Items from a data source
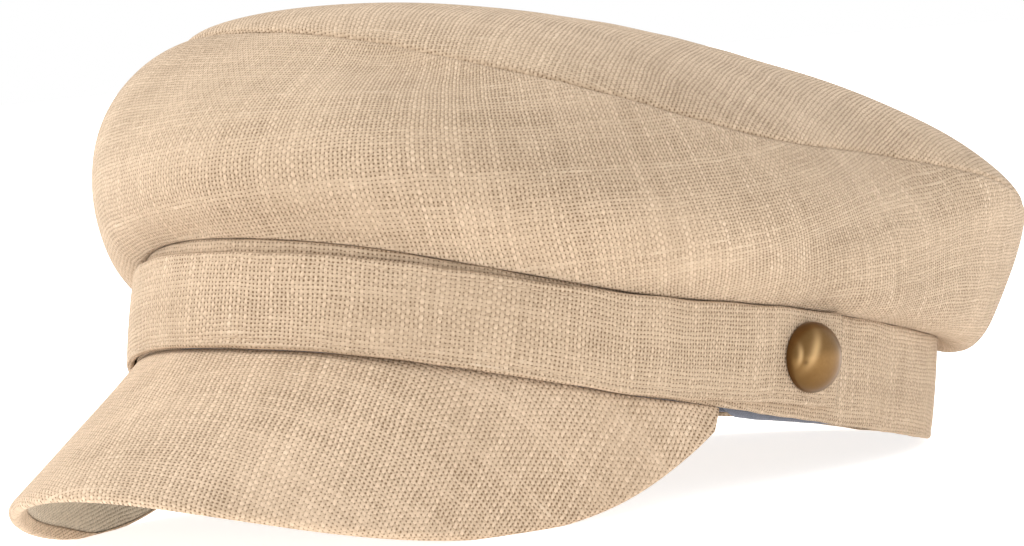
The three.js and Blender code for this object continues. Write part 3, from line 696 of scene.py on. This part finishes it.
SIDE_GRAIN_HEIGHT = 25
SIDE_GRAIN = np.array([
    # angle, slant
    [-180, 11], [-90, 0], [-35, -8], [10, 8], [45, 19], [85, 24], [130, 18], [180, 11],
])
TOP_GRAIN_TURN = -28
BACK_SEAM_TURN = 180


def side_slant(turn):
    """Slant of the side panel's weave at a polar angle, both in radians."""
    degrees = turn_from(np.degrees(turn), 0)
    return np.radians(np.interp(degrees, SIDE_GRAIN[:, 0], SIDE_GRAIN[:, 1]))


def seam_relief(seed, degrees, from_seam):
    """The pucker and the groove of a panel along the seam between side and top."""
    pucker = bumps(seed, degrees, from_seam / 9, 40, 0.5, 2) * PUCKER * np.exp(-from_seam / PUCKER_REACH)
    return pucker - SEAM_GROOVE * np.exp(-((from_seam / SEAM_GROOVE_REACH) ** 2))


def back_seam_relief(degrees, depth, reach):
    """The groove that a seam up the back presses into the cloth."""
    return -depth * np.exp(-((along_band(turn_from(degrees, BACK_SEAM_TURN)) / reach) ** 2))


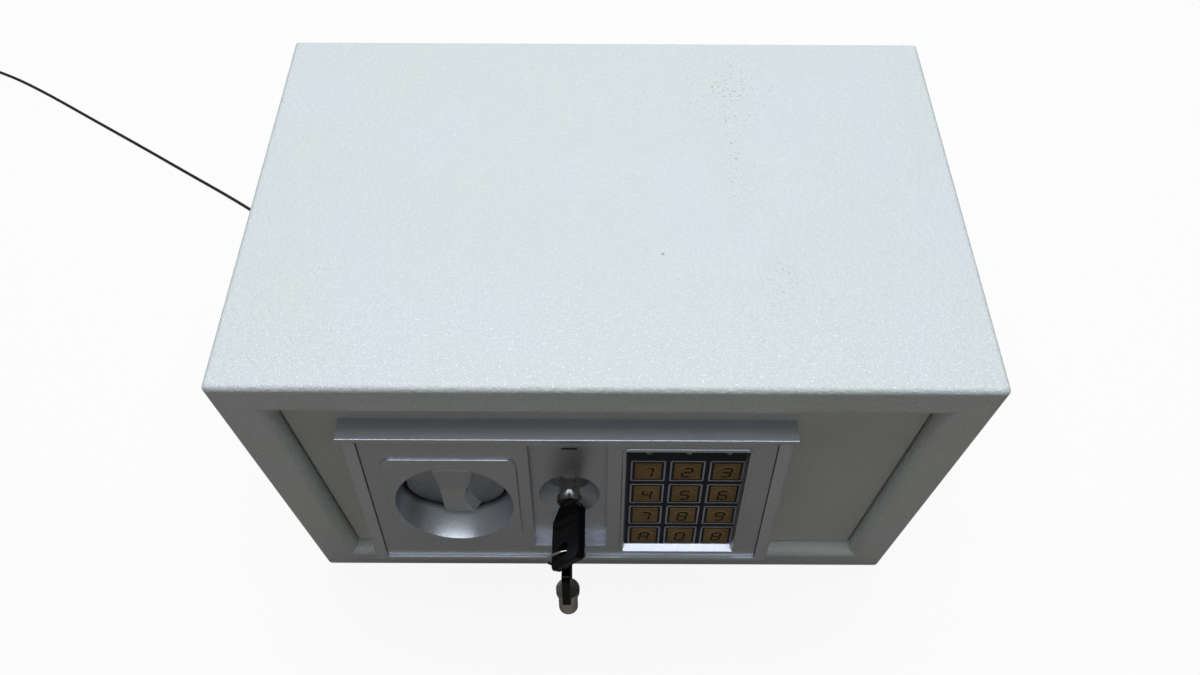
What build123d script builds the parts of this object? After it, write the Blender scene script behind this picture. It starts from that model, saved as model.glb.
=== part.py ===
"""Small electronic safe with its door panel, boltwork, keys and power lead, in millimetres.

The origin is the centre of the base. +X is to the right seen from the front, +Y goes to the back, +Z is up.
The door is shut and its bolts are drawn back, as the safe stands when it is open to be used.
"""

import os
from math import cos, hypot, pi, radians, sin, tan

from build123d import *

# Cabinet
cabinet_width = 310.0
cabinet_depth = 198.0
cabinet_height = 200.0
body_sheet = 2.0
outer_edge_radius = 2.5
front_flange_side = 19.8
front_flange_height = 20.0
return_radius = 4.5
return_depth = 8.5
anchor_hole_radius = 5.0
base_anchor_spacing = 180.0
rear_anchor_spacing = 180.0
rear_anchor_height = 130.0
mat_thickness = 2.0
mat_margin = 3.0
mat_hole_radius = 9.0

# Door and its hinge
door_recess = 7.0
door_plate_thickness = 4.0
door_gap = 1.0
hinge_edge_distance = 12.0
hinge_set_back = 8.0
pin_radius = 2.5
pin_clearance = 0.05
lug_width = 12.0
lug_thickness = 10.0
lug_height = 14.0
bracket_width = 16.0
bracket_plate = 3.0
bracket_depth = 22.0
washer_clearance = 0.3
stop_length = 80.0
stop_sheet = 2.0
stop_lap = 2.5
stop_clearance = 0.3
stop_center_x = -20.0

# Tilted control panel
panel_center_x = -16.0
panel_width = 189.0
panel_drop = 15.5
panel_height = 93.5
panel_top_depth = 9.0
panel_face_drop = 0.5
panel_tilt = 12.0
panel_wall = 2.2
panel_edge_radius = 1.2
visor_width = 192.0
visor_height = 2.8
visor_front = 3.2
faceplate_width = 176.6
faceplate_top = -3.5
faceplate_bottom = -91.3
faceplate_sink = 1.0
faceplate_thickness = 2.4
faceplate_gap = 0.3
ledge_width = 1.0
panel_boss_radius = 3.2
panel_boss_drops = (85.5, 13.5)
panel_screw_radius = 1.5
panel_screw_head_radius = 3.0
panel_screw_head = 2.0
panel_screw_grip = 8.0

# Knob, its bowl and its shaft
knob_offset_x = -51.5
knob_drop = 45.1
knob_radius = 22.1
knob_clearance = 0.3
knob_face = -3.5
knob_disc_thickness = 1.8
bowl_slope = 0.39
bowl_wall = 1.6
bowl_floor = -1.2
bowl_floor_thickness = 1.5
plateau_width = 58.7
plateau_corner = 5.0
plateau_offset_z = 1.2
grip_top_width = 16.0
grip_bottom_width = 10.8
grip_top = 20.6
grip_bottom = 21.4
grip_tilt = 13.4
grip_front_at_axis = 6.9
grip_edge_radius = 0.8
grip_bottom_corner = 4.86
hub_radius = 7.0
hub_end = 5.6
shaft_radius = 4.0
shaft_clearance = 0.05
bushing_radius = 5.5
bushing_flange_radius = 8.0
bushing_flange = 1.0
bushing_end = 13.0

# Boltwork
crank_front = 13.4
crank_thickness = 2.6
crank_radius = 9.0
crank_pin_radius = 3.0
crank_swing = 90.0
crank_slot_clearance = 0.4
carrier_front = 17.0
carrier_sheet = 2.0
carrier_edge_distance = 22.2
carrier_bar_width = 14.0
carrier_reach = 31.5
carrier_rise = 29.6
carrier_fall = 56.4
tongue_rise = 17.6
tongue_fall = 24.4
bolt_rises = (-42.4, 15.6)
bolt_radius = 7.0
bolt_clearance = 0.08
bolt_set_back = 24.5
bolt_tip_distance = 3.2
bolt_chamfer = 1.5
stud_offsets = ((-22.5, 10.6), (9.5, -11.4))
stud_radius = 2.5
stud_slot_clearance = 0.2
stud_shoulder_radius = 4.5
stud_gap = 0.2
stud_head = 1.2

# Solenoid and its plunger
plunger_offset_x = 13.5
plunger_radius = 2.5
plunger_clearance = 0.08
plunger_gap = 0.4
plunger_length = 28.0
plunger_collar_drop = 6.4
notch_clearance = 0.3
notch_depth = 4.7
plunger_collar_radius = 4.0
plunger_collar = 1.2
solenoid_width = 16.0
solenoid_height = 24.0
solenoid_drop = 12.0

# Override lock and its keys
lock_offset_x = 0.0
lock_drop = 45.5
lock_radius = 8.0
lock_hole_clearance = 0.1
lock_flange_radius = 9.2
lock_flange = 1.0
lock_floor = 0.0
lock_end = 22.0
lock_recess_width = 34.0
lock_recess_top = -6.3
lock_recess_bottom = -82.8
lock_recess_depth = 5.2
lock_recess_wall = 1.6
lock_dish_radius = 13.7
lock_dish_floor_radius = 9.7
latch_notch_width = 6.0
latch_notch_depth = 1.0
rotor_radius = 6.9
rotor_clearance = 0.08
rotor_lip = 2.0
rotor_stub_radius = 4.0
rotor_stub_end = 26.5
keyway_depth = 6.5
keyway_clearance = 0.12
nut_width = 22.0
nut_thickness = 3.5
cam_front = 22.4
cam_thickness = 2.0
cam_length = 36.0
cam_width = 9.0
cam_hub_radius = 6.3
cam_angle = 217.0
key_outer_radius = 4.6
key_inner_radius = 3.5
key_seat_gap = 0.3
key_collar_radius = 5.6
key_collar = 3.0
key_head_start = -11.5
key_head_length = 28.5
key_head_width = 24.0
key_head_thickness = 4.0
key_head_shoulder = 6.0
key_head_corner = 2.5
key_tang = 9.0
key_turned = 30.0
ring_hole_width = 5.6
ring_hole_length = 8.0
ring_hole_place = 21.5
ring_hole_drop = 0.9
ring_seat_gap = 0.55
ring_radius = 8.6
ring_wire_radius = 0.6
ring_yaw = 10.0
spare_tilt = 12.0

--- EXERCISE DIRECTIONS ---
Give back the whole listing, word for word.

--- WRITTEN ANSWER ---
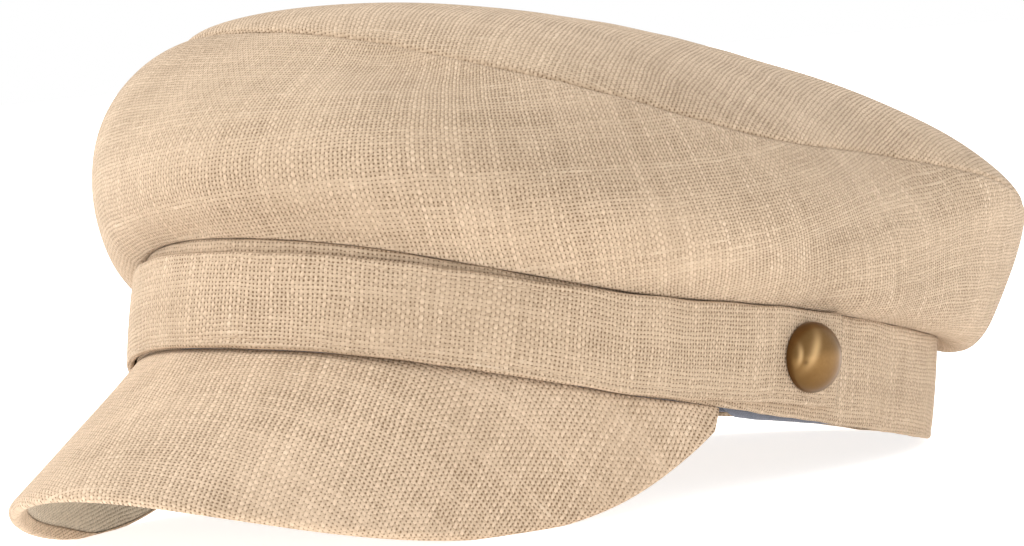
The three.js and Blender code for this object continues. Write part 3, from line 696 of scene.py on. This part finishes it.
SIDE_GRAIN_HEIGHT = 25
SIDE_GRAIN = np.array([
    # angle, slant
    [-180, 11], [-90, 0], [-35, -8], [10, 8], [45, 19], [85, 24], [130, 18], [180, 11],
])
TOP_GRAIN_TURN = -28
BACK_SEAM_TURN = 180


def side_slant(turn):
    """Slant of the side panel's weave at a polar angle, both in radians."""
    degrees = turn_from(np.degrees(turn), 0)
    return np.radians(np.interp(degrees, SIDE_GRAIN[:, 0], SIDE_GRAIN[:, 1]))


def seam_relief(seed, degrees, from_seam):
    """The pucker and the groove of a panel along the seam between side and top."""
    pucker = bumps(seed, degrees, from_seam / 9, 40, 0.5, 2) * PUCKER * np.exp(-from_seam / PUCKER_REACH)
    return pucker - SEAM_GROOVE * np.exp(-((from_seam / SEAM_GROOVE_REACH) ** 2))


def back_seam_relief(degrees, depth, reach):
    """The groove that a seam up the back presses into the cloth."""
    return -depth * np.exp(-((along_band(turn_from(degrees, BACK_SEAM_TURN)) / reach) ** 2))


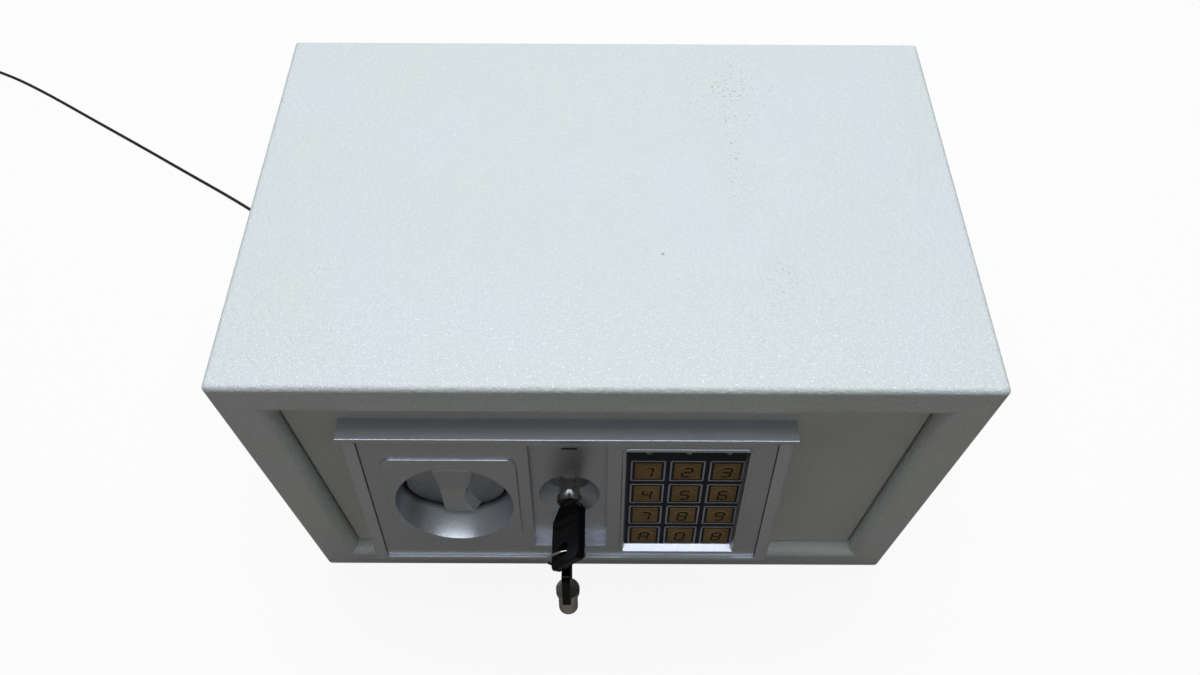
What build123d script builds the parts of this object? After it, write the Blender scene script behind this picture. It starts from that model, saved as model.glb.
=== part.py ===
"""Small electronic safe with its door panel, boltwork, keys and power lead, in millimetres.

The origin is the centre of the base. +X is to the right seen from the front, +Y goes to the back, +Z is up.
The door is shut and its bolts are drawn back, as the safe stands when it is open to be used.
"""

import os
from math import cos, hypot, pi, radians, sin, tan

from build123d import *

# Cabinet
cabinet_width = 310.0
cabinet_depth = 198.0
cabinet_height = 200.0
body_sheet = 2.0
outer_edge_radius = 2.5
front_flange_side = 19.8
front_flange_height = 20.0
return_radius = 4.5
return_depth = 8.5
anchor_hole_radius = 5.0
base_anchor_spacing = 180.0
rear_anchor_spacing = 180.0
rear_anchor_height = 130.0
mat_thickness = 2.0
mat_margin = 3.0
mat_hole_radius = 9.0

# Door and its hinge
door_recess = 7.0
door_plate_thickness = 4.0
door_gap = 1.0
hinge_edge_distance = 12.0
hinge_set_back = 8.0
pin_radius = 2.5
pin_clearance = 0.05
lug_width = 12.0
lug_thickness = 10.0
lug_height = 14.0
bracket_width = 16.0
bracket_plate = 3.0
bracket_depth = 22.0
washer_clearance = 0.3
stop_length = 80.0
stop_sheet = 2.0
stop_lap = 2.5
stop_clearance = 0.3
stop_center_x = -20.0

# Tilted control panel
panel_center_x = -16.0
panel_width = 189.0
panel_drop = 15.5
panel_height = 93.5
panel_top_depth = 9.0
panel_face_drop = 0.5
panel_tilt = 12.0
panel_wall = 2.2
panel_edge_radius = 1.2
visor_width = 192.0
visor_height = 2.8
visor_front = 3.2
faceplate_width = 176.6
faceplate_top = -3.5
faceplate_bottom = -91.3
faceplate_sink = 1.0
faceplate_thickness = 2.4
faceplate_gap = 0.3
ledge_width = 1.0
panel_boss_radius = 3.2
panel_boss_drops = (85.5, 13.5)
panel_screw_radius = 1.5
panel_screw_head_radius = 3.0
panel_screw_head = 2.0
panel_screw_grip = 8.0

# Knob, its bowl and its shaft
knob_offset_x = -51.5
knob_drop = 45.1
knob_radius = 22.1
knob_clearance = 0.3
knob_face = -3.5
knob_disc_thickness = 1.8
bowl_slope = 0.39
bowl_wall = 1.6
bowl_floor = -1.2
bowl_floor_thickness = 1.5
plateau_width = 58.7
plateau_corner = 5.0
plateau_offset_z = 1.2
grip_top_width = 16.0
grip_bottom_width = 10.8
grip_top = 20.6
grip_bottom = 21.4
grip_tilt = 13.4
grip_front_at_axis = 6.9
grip_edge_radius = 0.8
grip_bottom_corner = 4.86
hub_radius = 7.0
hub_end = 5.6
shaft_radius = 4.0
shaft_clearance = 0.05
bushing_radius = 5.5
bushing_flange_radius = 8.0
bushing_flange = 1.0
bushing_end = 13.0

# Boltwork
crank_front = 13.4
crank_thickness = 2.6
crank_radius = 9.0
crank_pin_radius = 3.0
crank_swing = 90.0
crank_slot_clearance = 0.4
carrier_front = 17.0
carrier_sheet = 2.0
carrier_edge_distance = 22.2
carrier_bar_width = 14.0
carrier_reach = 31.5
carrier_rise = 29.6
carrier_fall = 56.4
tongue_rise = 17.6
tongue_fall = 24.4
bolt_rises = (-42.4, 15.6)
bolt_radius = 7.0
bolt_clearance = 0.08
bolt_set_back = 24.5
bolt_tip_distance = 3.2
bolt_chamfer = 1.5
stud_offsets = ((-22.5, 10.6), (9.5, -11.4))
stud_radius = 2.5
stud_slot_clearance = 0.2
stud_shoulder_radius = 4.5
stud_gap = 0.2
stud_head = 1.2

# Solenoid and its plunger
plunger_offset_x = 13.5
plunger_radius = 2.5
plunger_clearance = 0.08
plunger_gap = 0.4
plunger_length = 28.0
plunger_collar_drop = 6.4
notch_clearance = 0.3
notch_depth = 4.7
plunger_collar_radius = 4.0
plunger_collar = 1.2
solenoid_width = 16.0
solenoid_height = 24.0
solenoid_drop = 12.0

# Override lock and its keys
lock_offset_x = 0.0
lock_drop = 45.5
lock_radius = 8.0
lock_hole_clearance = 0.1
lock_flange_radius = 9.2
lock_flange = 1.0
lock_floor = 0.0
lock_end = 22.0
lock_recess_width = 34.0
lock_recess_top = -6.3
lock_recess_bottom = -82.8
lock_recess_depth = 5.2
lock_recess_wall = 1.6
lock_dish_radius = 13.7
lock_dish_floor_radius = 9.7
latch_notch_width = 6.0
latch_notch_depth = 1.0
rotor_radius = 6.9
rotor_clearance = 0.08
rotor_lip = 2.0
rotor_stub_radius = 4.0
rotor_stub_end = 26.5
keyway_depth = 6.5
keyway_clearance = 0.12
nut_width = 22.0
nut_thickness = 3.5
cam_front = 22.4
cam_thickness = 2.0
cam_length = 36.0
cam_width = 9.0
cam_hub_radius = 6.3
cam_angle = 217.0
key_outer_radius = 4.6
key_inner_radius = 3.5
key_seat_gap = 0.3
key_collar_radius = 5.6
key_collar = 3.0
key_head_start = -11.5
key_head_length = 28.5
key_head_width = 24.0
key_head_thickness = 4.0
key_head_shoulder = 6.0
key_head_corner = 2.5
key_tang = 9.0
key_turned = 30.0
ring_hole_width = 5.6
ring_hole_length = 8.0
ring_hole_place = 21.5
ring_hole_drop = 0.9
ring_seat_gap = 0.55
ring_radius = 8.6
ring_wire_radius = 0.6
ring_yaw = 10.0
spare_tilt = 12.0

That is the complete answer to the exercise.